Wed 12/26 PANFER

FOREWORD: As a Mac Genius, at the Apple Store Chestnut Hill, I had many responsibilities. Some of them came by choice, others came with the job. One of my least favorite responsibilities was babysitting a fat little greek kid named Gregory, who frequented the Apple Store on weekends. Gregory’s parents used to drop him off at the Mall every Saturday, and drive away. Gregory had many things going against him. For one he was easily distracted. It was hard for him to hold down a conversation. But when his attention steadied itself long enough for him to concentrate on a single subject, that subject was usually Apple. Gregory was unnaturally excited about everything Apple. He was our biggest fan.

When it came to new product releases, Gregory always made an appearance. He was heard outside the Mall long before coming into the Store. When Mac OS X 10.3 Panther was released on October 24th, 2003, he could he heard skipping through the Mall, yelling at the top of his lungs, “PANFER, I WANT PANFER!!!” His excitement and unique pronunciation for the forth major version of Apple’s next generation operating system was not easily forgotten. To this day I can’t think about Mac OS X 10.3 Panther, without smiling and remembering Gregory.

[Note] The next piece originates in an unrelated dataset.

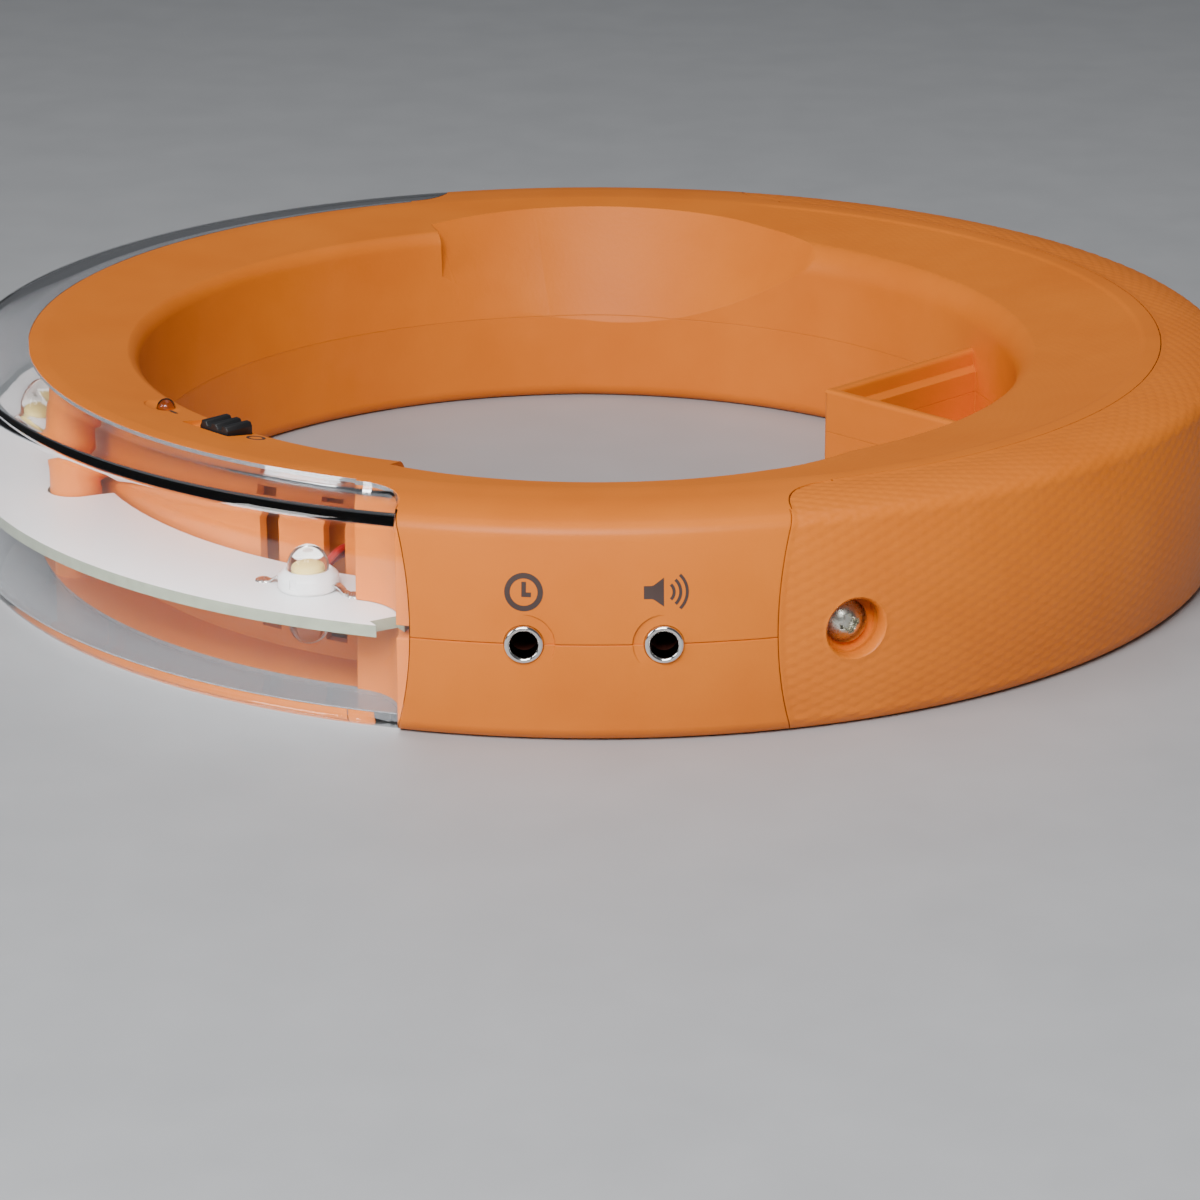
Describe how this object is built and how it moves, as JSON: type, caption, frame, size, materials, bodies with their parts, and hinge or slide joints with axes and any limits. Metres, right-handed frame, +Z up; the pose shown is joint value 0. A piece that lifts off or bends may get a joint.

So here’s to you Gregory, this post is dedicated in your honor. I doubt you are reading this, but if you are, I just wanted to thank you for your enthusiasm, and share he fact that you are now old enough to drive sends shivers down my spine.

The release of Mac OS X 10.2 Jaguar, on August 23rd, 2002, showed that Apple had something good going with Mac OS X. Released a year after the much needed Mac OS X 10.1 update, many considered Jaguar the first usable version of Apple’s next generation operating system, even though the responsiveness of its user interface still trailed behind Mac OS 9. By the time Mac OS X 10.3 Panther was ready to roar on October 24th, 2003, Apple’s strategy of yearly Mac OS X updates was clear. Mac OS 9 was no longer a bootable option on new Macs. Mac OS X was the future.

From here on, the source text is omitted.